(Object data in JSON)
********************

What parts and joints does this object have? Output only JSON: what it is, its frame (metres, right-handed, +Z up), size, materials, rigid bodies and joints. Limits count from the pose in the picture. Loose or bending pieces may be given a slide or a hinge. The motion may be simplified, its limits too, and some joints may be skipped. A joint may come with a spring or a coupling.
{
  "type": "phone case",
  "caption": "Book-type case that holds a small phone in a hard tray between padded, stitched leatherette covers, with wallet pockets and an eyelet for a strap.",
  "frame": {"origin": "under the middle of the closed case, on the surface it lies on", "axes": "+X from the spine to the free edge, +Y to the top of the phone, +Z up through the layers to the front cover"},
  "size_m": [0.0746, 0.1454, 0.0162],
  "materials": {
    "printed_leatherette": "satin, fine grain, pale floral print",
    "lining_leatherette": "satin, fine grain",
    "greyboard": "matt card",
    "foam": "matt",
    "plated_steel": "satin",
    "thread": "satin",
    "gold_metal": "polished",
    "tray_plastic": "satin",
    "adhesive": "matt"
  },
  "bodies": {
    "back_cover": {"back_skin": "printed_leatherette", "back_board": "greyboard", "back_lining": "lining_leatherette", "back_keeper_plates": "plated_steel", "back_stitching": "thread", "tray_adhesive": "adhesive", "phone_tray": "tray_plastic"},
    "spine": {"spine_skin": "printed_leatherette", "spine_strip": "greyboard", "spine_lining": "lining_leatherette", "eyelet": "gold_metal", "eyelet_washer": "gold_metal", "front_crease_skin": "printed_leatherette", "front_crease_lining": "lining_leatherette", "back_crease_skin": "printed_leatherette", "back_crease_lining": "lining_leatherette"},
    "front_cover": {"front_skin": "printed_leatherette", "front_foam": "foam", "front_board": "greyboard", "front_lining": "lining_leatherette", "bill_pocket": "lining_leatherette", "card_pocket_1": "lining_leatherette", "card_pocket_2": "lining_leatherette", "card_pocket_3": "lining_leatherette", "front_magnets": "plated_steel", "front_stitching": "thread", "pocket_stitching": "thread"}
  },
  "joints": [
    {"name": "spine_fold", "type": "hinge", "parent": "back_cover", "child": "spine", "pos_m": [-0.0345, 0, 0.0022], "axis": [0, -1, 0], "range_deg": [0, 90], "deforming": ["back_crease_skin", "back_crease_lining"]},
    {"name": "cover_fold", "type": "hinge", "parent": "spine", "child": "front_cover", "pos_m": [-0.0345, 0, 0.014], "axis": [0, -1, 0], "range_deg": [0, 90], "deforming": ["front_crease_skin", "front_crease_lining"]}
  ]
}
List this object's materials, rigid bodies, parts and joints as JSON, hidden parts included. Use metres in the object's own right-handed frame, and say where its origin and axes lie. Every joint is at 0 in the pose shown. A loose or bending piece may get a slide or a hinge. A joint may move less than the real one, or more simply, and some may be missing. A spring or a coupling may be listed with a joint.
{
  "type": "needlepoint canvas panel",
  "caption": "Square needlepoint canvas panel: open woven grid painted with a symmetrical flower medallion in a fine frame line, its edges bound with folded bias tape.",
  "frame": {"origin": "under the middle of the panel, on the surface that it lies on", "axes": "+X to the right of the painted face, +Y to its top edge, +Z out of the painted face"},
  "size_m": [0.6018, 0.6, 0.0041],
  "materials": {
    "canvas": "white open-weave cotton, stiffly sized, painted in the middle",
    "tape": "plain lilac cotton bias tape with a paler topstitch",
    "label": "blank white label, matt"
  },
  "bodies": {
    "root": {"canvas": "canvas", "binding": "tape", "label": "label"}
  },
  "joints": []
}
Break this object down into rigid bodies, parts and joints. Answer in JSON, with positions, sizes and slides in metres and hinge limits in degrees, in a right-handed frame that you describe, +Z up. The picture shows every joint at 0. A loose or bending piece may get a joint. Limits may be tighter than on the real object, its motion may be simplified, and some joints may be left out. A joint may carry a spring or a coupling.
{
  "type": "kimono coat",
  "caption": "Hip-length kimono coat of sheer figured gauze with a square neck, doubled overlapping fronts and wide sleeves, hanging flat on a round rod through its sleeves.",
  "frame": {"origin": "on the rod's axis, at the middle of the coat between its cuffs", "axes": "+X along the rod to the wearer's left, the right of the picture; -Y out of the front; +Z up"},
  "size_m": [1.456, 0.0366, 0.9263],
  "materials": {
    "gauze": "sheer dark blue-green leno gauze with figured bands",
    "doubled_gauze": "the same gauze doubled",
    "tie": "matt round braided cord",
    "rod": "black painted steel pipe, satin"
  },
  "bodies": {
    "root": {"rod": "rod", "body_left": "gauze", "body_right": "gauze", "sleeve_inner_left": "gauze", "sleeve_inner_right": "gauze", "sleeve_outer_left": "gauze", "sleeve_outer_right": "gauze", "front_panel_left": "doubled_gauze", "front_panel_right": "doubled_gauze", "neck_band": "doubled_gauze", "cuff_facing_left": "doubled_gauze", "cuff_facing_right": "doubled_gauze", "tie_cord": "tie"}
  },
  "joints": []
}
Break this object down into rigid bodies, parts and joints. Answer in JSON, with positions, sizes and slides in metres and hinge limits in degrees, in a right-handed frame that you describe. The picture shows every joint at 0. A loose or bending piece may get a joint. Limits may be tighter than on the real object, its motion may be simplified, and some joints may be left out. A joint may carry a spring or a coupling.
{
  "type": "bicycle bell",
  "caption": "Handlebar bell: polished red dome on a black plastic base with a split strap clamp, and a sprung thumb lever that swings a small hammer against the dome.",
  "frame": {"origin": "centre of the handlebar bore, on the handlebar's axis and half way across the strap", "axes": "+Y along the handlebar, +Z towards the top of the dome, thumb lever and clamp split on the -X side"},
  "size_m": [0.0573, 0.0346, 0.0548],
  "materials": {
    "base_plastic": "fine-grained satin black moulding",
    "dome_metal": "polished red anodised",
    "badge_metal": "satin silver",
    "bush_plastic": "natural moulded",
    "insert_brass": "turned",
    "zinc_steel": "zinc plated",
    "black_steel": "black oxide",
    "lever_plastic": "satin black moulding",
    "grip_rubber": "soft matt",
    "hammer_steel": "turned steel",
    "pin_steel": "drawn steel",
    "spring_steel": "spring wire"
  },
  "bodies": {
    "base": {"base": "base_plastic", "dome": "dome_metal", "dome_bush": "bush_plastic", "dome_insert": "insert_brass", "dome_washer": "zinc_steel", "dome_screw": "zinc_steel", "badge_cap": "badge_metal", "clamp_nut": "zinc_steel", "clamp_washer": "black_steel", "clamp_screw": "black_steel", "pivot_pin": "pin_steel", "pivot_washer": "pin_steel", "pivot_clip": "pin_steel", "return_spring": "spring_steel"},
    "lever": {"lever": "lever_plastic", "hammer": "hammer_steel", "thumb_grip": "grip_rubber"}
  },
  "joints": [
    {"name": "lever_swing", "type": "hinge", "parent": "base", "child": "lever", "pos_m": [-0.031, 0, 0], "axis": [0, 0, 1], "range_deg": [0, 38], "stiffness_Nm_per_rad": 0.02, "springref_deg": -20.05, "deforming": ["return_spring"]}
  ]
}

********************

:: Stated problem ::
Exactly reproduce every line of the records.

:: Solved problem ::
What parts and joints does this object have? Output only JSON: what it is, its frame (metres, right-handed, +Z up), size, materials, rigid bodies and joints. Limits count from the pose in the picture. Loose or bending pieces may be given a slide or a hinge. The motion may be simplified, its limits too, and some joints may be skipped. A joint may come with a spring or a coupling.
{
  "type": "phone case",
  "caption": "Book-type case that holds a small phone in a hard tray between padded, stitched leatherette covers, with wallet pockets and an eyelet for a strap.",
  "frame": {"origin": "under the middle of the closed case, on the surface it lies on", "axes": "+X from the spine to the free edge, +Y to the top of the phone, +Z up through the layers to the front cover"},
  "size_m": [0.0746, 0.1454, 0.0162],
  "materials": {
    "printed_leatherette": "satin, fine grain, pale floral print",
    "lining_leatherette": "satin, fine grain",
    "greyboard": "matt card",
    "foam": "matt",
    "plated_steel": "satin",
    "thread": "satin",
    "gold_metal": "polished",
    "tray_plastic": "satin",
    "adhesive": "matt"
  },
  "bodies": {
    "back_cover": {"back_skin": "printed_leatherette", "back_board": "greyboard", "back_lining": "lining_leatherette", "back_keeper_plates": "plated_steel", "back_stitching": "thread", "tray_adhesive": "adhesive", "phone_tray": "tray_plastic"},
    "spine": {"spine_skin": "printed_leatherette", "spine_strip": "greyboard", "spine_lining": "lining_leatherette", "eyelet": "gold_metal", "eyelet_washer": "gold_metal", "front_crease_skin": "printed_leatherette", "front_crease_lining": "lining_leatherette", "back_crease_skin": "printed_leatherette", "back_crease_lining": "lining_leatherette"},
    "front_cover": {"front_skin": "printed_leatherette", "front_foam": "foam", "front_board": "greyboard", "front_lining": "lining_leatherette", "bill_pocket": "lining_leatherette", "card_pocket_1": "lining_leatherette", "card_pocket_2": "lining_leatherette", "card_pocket_3": "lining_leatherette", "front_magnets": "plated_steel", "front_stitching": "thread", "pocket_stitching": "thread"}
  },
  "joints": [
    {"name": "spine_fold", "type": "hinge", "parent": "back_cover", "child": "spine", "pos_m": [-0.0345, 0, 0.0022], "axis": [0, -1, 0], "range_deg": [0, 90], "deforming": ["back_crease_skin", "back_crease_lining"]},
    {"name": "cover_fold", "type": "hinge", "parent": "spine", "child": "front_cover", "pos_m": [-0.0345, 0, 0.014], "axis": [0, -1, 0], "range_deg": [0, 90], "deforming": ["front_crease_skin", "front_crease_lining"]}
  ]
}
List this object's materials, rigid bodies, parts and joints as JSON, hidden parts included. Use metres in the object's own right-handed frame, and say where its origin and axes lie. Every joint is at 0 in the pose shown. A loose or bending piece may get a slide or a hinge. A joint may move less than the real one, or more simply, and some may be missing. A spring or a coupling may be listed with a joint.
{
  "type": "needlepoint canvas panel",
  "caption": "Square needlepoint canvas panel: open woven grid painted with a symmetrical flower medallion in a fine frame line, its edges bound with folded bias tape.",
  "frame": {"origin": "under the middle of the panel, on the surface that it lies on", "axes": "+X to the right of the painted face, +Y to its top edge, +Z out of the painted face"},
  "size_m": [0.6018, 0.6, 0.0041],
  "materials": {
    "canvas": "white open-weave cotton, stiffly sized, painted in the middle",
    "tape": "plain lilac cotton bias tape with a paler topstitch",
    "label": "blank white label, matt"
  },
  "bodies": {
    "root": {"canvas": "canvas", "binding": "tape", "label": "label"}
  },
  "joints": []
}
Break this object down into rigid bodies, parts and joints. Answer in JSON, with positions, sizes and slides in metres and hinge limits in degrees, in a right-handed frame that you describe, +Z up. The picture shows every joint at 0. A loose or bending piece may get a joint. Limits may be tighter than on the real object, its motion may be simplified, and some joints may be left out. A joint may carry a spring or a coupling.
{
  "type": "kimono coat",
  "caption": "Hip-length kimono coat of sheer figured gauze with a square neck, doubled overlapping fronts and wide sleeves, hanging flat on a round rod through its sleeves.",
  "frame": {"origin": "on the rod's axis, at the middle of the coat between its cuffs", "axes": "+X along the rod to the wearer's left, the right of the picture; -Y out of the front; +Z up"},
  "size_m": [1.456, 0.0366, 0.9263],
  "materials": {
    "gauze": "sheer dark blue-green leno gauze with figured bands",
    "doubled_gauze": "the same gauze doubled",
    "tie": "matt round braided cord",
    "rod": "black painted steel pipe, satin"
  },
  "bodies": {
    "root": {"rod": "rod", "body_left": "gauze", "body_right": "gauze", "sleeve_inner_left": "gauze", "sleeve_inner_right": "gauze", "sleeve_outer_left": "gauze", "sleeve_outer_right": "gauze", "front_panel_left": "doubled_gauze", "front_panel_right": "doubled_gauze", "neck_band": "doubled_gauze", "cuff_facing_left": "doubled_gauze", "cuff_facing_right": "doubled_gauze", "tie_cord": "tie"}
  },
  "joints": []
}
Break this object down into rigid bodies, parts and joints. Answer in JSON, with positions, sizes and slides in metres and hinge limits in degrees, in a right-handed frame that you describe. The picture shows every joint at 0. A loose or bending piece may get a joint. Limits may be tighter than on the real object, its motion may be simplified, and some joints may be left out. A joint may carry a spring or a coupling.
{
  "type": "bicycle bell",
  "caption": "Handlebar bell: polished red dome on a black plastic base with a split strap clamp, and a sprung thumb lever that swings a small hammer against the dome.",
  "frame": {"origin": "centre of the handlebar bore, on the handlebar's axis and half way across the strap", "axes": "+Y along the handlebar, +Z towards the top of the dome, thumb lever and clamp split on the -X side"},
  "size_m": [0.0573, 0.0346, 0.0548],
  "materials": {
    "base_plastic": "fine-grained satin black moulding",
    "dome_metal": "polished red anodised",
    "badge_metal": "satin silver",
    "bush_plastic": "natural moulded",
    "insert_brass": "turned",
    "zinc_steel": "zinc plated",
    "black_steel": "black oxide",
    "lever_plastic": "satin black moulding",
    "grip_rubber": "soft matt",
    "hammer_steel": "turned steel",
    "pin_steel": "drawn steel",
    "spring_steel": "spring wire"
  },
  "bodies": {
    "base": {"base": "base_plastic", "dome": "dome_metal", "dome_bush": "bush_plastic", "dome_insert": "insert_brass", "dome_washer": "zinc_steel", "dome_screw": "zinc_steel", "badge_cap": "badge_metal", "clamp_nut": "zinc_steel", "clamp_washer": "black_steel", "clamp_screw": "black_steel", "pivot_pin": "pin_steel", "pivot_washer": "pin_steel", "pivot_clip": "pin_steel", "return_spring": "spring_steel"},
    "lever": {"lever": "lever_plastic", "hammer": "hammer_steel", "thumb_grip": "grip_rubber"}
  },
  "joints": [
    {"name": "lever_swing", "type": "hinge", "parent": "base", "child": "lever", "pos_m": [-0.031, 0, 0], "axis": [0, 0, 1], "range_deg": [0, 38], "stiffness_Nm_per_rad": 0.02, "springref_deg": -20.05, "deforming": ["return_spring"]}
  ]
}